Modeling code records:
-- START --

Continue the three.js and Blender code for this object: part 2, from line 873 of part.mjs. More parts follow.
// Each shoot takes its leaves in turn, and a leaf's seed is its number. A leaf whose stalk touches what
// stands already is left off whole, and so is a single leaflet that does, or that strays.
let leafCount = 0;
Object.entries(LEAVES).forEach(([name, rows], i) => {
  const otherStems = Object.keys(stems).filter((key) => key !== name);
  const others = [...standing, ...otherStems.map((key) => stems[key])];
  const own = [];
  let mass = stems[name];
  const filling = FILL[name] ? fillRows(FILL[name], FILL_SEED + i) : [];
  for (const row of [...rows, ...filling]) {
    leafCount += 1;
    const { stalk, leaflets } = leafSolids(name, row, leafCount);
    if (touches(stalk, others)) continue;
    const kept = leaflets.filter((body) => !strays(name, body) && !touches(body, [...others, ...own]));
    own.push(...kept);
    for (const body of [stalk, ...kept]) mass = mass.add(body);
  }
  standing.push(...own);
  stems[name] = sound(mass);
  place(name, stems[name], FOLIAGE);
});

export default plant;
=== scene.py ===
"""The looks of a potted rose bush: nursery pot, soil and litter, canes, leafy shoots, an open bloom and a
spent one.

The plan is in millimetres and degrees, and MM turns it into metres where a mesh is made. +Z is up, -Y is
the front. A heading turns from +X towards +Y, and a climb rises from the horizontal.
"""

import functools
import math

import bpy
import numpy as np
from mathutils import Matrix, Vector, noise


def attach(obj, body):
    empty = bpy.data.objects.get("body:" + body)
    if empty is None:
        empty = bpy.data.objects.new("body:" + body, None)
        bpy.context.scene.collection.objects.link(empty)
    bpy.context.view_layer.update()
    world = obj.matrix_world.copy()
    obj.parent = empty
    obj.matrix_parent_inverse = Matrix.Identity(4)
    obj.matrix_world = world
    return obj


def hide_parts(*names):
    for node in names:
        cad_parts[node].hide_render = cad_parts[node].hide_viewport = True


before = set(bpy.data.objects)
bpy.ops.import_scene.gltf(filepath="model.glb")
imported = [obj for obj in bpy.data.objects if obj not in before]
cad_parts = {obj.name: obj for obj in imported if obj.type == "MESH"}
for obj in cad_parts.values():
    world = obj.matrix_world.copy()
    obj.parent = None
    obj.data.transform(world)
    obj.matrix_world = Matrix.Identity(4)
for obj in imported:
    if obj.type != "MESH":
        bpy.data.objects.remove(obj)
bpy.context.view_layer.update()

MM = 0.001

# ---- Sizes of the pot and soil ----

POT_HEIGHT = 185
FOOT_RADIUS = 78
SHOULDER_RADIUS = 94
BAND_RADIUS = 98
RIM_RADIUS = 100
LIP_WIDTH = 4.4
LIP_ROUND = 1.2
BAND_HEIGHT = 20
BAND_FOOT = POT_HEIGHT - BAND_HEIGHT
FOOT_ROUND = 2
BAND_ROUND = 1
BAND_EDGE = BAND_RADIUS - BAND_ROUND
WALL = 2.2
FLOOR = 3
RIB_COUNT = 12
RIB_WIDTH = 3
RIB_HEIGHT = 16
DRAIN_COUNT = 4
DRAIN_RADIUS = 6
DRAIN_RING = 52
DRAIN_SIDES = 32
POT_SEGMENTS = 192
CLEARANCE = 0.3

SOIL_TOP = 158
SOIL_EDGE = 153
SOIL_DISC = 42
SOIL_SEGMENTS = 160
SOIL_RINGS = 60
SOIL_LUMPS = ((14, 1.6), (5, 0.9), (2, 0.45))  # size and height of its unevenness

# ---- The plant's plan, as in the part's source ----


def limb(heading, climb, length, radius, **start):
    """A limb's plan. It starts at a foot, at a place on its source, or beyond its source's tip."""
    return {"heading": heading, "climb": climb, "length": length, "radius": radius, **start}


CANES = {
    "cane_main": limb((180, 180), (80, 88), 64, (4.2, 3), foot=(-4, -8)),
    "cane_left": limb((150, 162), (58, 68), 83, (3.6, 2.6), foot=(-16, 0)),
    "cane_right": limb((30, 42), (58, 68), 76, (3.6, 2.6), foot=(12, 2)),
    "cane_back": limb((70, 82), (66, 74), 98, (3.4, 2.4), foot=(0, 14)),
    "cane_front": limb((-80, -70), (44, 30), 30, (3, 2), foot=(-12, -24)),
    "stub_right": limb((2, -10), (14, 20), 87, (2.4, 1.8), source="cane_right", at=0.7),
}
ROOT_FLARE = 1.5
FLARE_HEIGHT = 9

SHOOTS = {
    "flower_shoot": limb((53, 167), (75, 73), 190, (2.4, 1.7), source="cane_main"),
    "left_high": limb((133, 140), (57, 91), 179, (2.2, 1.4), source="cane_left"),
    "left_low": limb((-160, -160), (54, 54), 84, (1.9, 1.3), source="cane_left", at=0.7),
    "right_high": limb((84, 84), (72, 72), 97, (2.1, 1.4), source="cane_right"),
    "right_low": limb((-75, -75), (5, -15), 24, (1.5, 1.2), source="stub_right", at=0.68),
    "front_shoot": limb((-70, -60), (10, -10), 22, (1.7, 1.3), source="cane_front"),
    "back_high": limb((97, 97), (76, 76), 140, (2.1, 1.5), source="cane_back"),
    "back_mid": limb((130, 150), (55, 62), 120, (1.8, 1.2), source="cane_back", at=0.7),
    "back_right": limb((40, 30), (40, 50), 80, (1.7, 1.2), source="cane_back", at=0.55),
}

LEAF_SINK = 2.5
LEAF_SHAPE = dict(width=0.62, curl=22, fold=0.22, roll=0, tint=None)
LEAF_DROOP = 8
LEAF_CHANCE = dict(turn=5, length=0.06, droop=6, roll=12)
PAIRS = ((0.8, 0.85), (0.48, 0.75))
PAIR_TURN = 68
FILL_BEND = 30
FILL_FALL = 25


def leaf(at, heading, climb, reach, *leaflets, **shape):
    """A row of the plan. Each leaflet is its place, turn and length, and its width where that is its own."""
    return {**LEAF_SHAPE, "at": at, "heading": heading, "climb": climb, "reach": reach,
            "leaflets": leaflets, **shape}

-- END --
-- START --

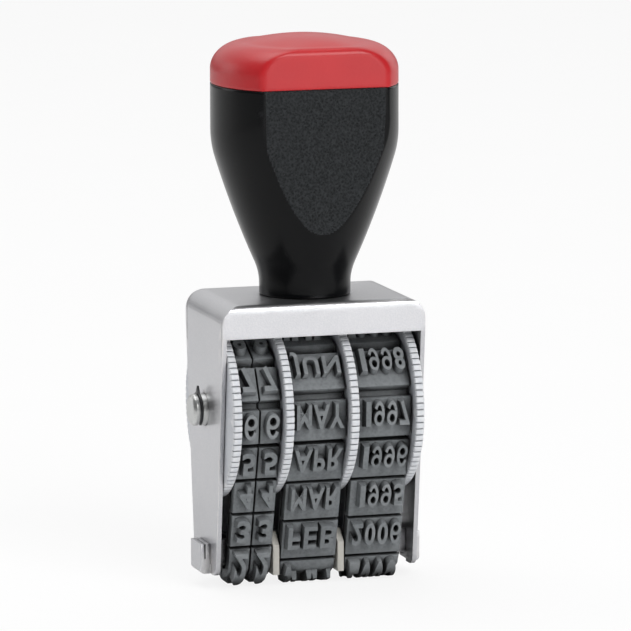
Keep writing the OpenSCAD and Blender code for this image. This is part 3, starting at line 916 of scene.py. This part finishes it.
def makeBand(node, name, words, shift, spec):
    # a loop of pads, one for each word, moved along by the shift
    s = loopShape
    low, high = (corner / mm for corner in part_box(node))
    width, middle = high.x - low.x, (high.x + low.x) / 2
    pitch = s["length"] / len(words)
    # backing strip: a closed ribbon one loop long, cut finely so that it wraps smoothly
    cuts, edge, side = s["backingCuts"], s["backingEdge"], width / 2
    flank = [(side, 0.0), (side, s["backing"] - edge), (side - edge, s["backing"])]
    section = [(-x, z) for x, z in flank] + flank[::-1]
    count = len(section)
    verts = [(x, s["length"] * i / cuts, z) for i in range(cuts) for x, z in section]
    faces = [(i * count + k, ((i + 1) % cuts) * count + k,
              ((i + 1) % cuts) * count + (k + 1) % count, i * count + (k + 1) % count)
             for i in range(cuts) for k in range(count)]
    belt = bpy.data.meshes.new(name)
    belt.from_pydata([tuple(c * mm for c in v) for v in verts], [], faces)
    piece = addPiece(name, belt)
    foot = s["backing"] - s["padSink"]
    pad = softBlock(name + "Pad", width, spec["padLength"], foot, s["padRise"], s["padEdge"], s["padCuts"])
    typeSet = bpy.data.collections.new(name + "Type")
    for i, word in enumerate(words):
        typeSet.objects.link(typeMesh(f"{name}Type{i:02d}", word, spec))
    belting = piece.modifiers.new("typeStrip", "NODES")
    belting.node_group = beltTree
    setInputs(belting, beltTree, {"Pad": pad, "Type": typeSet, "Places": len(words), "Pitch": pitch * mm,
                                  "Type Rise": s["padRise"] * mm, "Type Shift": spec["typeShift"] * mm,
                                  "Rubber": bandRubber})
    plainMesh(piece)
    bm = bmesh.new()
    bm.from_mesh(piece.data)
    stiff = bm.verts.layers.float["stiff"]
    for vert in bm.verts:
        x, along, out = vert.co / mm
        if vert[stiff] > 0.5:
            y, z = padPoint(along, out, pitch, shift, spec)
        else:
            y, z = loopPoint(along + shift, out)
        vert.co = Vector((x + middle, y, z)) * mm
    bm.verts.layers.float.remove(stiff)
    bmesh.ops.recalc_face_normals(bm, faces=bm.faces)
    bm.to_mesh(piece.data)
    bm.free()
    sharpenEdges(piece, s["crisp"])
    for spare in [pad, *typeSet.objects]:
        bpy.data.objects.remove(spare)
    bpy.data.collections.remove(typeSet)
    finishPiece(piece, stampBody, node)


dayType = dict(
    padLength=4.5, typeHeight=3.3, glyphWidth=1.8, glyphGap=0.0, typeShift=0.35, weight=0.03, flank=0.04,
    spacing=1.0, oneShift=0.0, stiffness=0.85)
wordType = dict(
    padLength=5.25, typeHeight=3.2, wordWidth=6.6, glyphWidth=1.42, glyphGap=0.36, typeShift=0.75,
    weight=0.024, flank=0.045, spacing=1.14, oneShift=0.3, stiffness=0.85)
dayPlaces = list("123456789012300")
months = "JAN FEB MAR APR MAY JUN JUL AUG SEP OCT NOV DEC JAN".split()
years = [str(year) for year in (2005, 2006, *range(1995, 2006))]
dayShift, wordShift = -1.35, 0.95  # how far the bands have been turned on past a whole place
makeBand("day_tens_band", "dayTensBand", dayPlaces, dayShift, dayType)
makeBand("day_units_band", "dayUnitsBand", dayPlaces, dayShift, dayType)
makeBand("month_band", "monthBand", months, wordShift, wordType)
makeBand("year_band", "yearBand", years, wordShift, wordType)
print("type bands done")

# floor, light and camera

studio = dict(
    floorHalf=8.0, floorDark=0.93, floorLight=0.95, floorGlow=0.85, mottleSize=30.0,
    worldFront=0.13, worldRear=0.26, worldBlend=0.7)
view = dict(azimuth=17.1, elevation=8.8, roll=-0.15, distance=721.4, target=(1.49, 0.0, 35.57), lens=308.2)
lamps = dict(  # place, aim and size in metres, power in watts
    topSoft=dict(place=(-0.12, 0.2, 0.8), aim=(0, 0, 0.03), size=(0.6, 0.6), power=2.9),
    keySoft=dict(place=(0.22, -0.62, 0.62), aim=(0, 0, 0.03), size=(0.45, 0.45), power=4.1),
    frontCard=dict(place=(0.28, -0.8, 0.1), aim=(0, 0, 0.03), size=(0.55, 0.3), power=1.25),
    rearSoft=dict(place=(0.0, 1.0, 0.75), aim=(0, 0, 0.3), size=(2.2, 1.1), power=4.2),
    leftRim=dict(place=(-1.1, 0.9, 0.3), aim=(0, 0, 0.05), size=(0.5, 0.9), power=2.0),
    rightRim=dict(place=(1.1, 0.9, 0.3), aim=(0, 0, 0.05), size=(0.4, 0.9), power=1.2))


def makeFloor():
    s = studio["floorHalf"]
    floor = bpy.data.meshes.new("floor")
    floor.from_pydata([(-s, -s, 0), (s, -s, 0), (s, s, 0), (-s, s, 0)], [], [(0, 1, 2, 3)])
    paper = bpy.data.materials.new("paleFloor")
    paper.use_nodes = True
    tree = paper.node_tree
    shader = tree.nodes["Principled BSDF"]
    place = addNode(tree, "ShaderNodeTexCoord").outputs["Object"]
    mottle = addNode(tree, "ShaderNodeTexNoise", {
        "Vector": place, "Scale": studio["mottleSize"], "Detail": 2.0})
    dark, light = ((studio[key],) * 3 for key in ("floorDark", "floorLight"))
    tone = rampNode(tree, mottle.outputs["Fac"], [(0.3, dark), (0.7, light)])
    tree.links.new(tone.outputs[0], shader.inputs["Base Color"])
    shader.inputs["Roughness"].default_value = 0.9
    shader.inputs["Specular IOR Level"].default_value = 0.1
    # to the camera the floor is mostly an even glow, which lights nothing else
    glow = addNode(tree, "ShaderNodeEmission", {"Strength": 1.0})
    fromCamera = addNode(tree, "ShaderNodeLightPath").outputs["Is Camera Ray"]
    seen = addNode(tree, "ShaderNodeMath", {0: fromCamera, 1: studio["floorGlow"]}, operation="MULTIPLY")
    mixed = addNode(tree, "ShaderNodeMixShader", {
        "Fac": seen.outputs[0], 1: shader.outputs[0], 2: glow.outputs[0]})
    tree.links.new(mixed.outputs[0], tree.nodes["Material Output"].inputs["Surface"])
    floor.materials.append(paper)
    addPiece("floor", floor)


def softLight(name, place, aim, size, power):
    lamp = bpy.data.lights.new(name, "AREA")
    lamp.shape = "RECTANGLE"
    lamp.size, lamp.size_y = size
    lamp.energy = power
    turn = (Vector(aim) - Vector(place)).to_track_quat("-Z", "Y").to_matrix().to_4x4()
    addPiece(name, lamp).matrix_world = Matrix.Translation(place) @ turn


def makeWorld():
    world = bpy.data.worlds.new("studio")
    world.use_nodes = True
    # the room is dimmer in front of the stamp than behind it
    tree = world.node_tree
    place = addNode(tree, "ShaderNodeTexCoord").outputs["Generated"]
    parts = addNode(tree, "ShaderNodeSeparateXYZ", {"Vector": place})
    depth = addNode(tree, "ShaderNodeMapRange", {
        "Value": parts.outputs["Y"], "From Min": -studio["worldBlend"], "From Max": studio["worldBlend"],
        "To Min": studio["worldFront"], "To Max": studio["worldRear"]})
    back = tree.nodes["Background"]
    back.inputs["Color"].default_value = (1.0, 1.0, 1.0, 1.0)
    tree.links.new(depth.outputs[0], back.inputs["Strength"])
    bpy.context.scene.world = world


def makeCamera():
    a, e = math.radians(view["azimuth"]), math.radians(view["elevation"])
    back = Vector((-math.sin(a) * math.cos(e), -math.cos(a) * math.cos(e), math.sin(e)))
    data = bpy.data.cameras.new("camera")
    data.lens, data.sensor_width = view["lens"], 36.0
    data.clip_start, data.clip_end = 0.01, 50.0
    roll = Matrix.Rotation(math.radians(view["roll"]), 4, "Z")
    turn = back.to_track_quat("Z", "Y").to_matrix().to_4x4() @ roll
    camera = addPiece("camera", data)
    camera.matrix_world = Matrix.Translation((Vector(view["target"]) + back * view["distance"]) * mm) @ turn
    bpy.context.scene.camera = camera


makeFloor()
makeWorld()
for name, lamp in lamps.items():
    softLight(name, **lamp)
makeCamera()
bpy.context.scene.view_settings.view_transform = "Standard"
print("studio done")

-- END --

**Task description**
Each line from the one containing "let mass = stems[name];" through the one containing "obj.matrix_parent_inverse = Matrix.Identity(4)" must be retyped exactly, the first and last of these included.

**Exercise solution**
  let mass = stems[name];
  const filling = FILL[name] ? fillRows(FILL[name], FILL_SEED + i) : [];
  for (const row of [...rows, ...filling]) {
    leafCount += 1;
    const { stalk, leaflets } = leafSolids(name, row, leafCount);
    if (touches(stalk, others)) continue;
    const kept = leaflets.filter((body) => !strays(name, body) && !touches(body, [...others, ...own]));
    own.push(...kept);
    for (const body of [stalk, ...kept]) mass = mass.add(body);
  }
  standing.push(...own);
  stems[name] = sound(mass);
  place(name, stems[name], FOLIAGE);
});

export default plant;
=== scene.py ===
"""The looks of a potted rose bush: nursery pot, soil and litter, canes, leafy shoots, an open bloom and a
spent one.

The plan is in millimetres and degrees, and MM turns it into metres where a mesh is made. +Z is up, -Y is
the front. A heading turns from +X towards +Y, and a climb rises from the horizontal.
"""

import functools
import math

import bpy
import numpy as np
from mathutils import Matrix, Vector, noise


def attach(obj, body):
    empty = bpy.data.objects.get("body:" + body)
    if empty is None:
        empty = bpy.data.objects.new("body:" + body, None)
        bpy.context.scene.collection.objects.link(empty)
    bpy.context.view_layer.update()
    world = obj.matrix_world.copy()
    obj.parent = empty
    obj.matrix_parent_inverse = Matrix.Identity(4)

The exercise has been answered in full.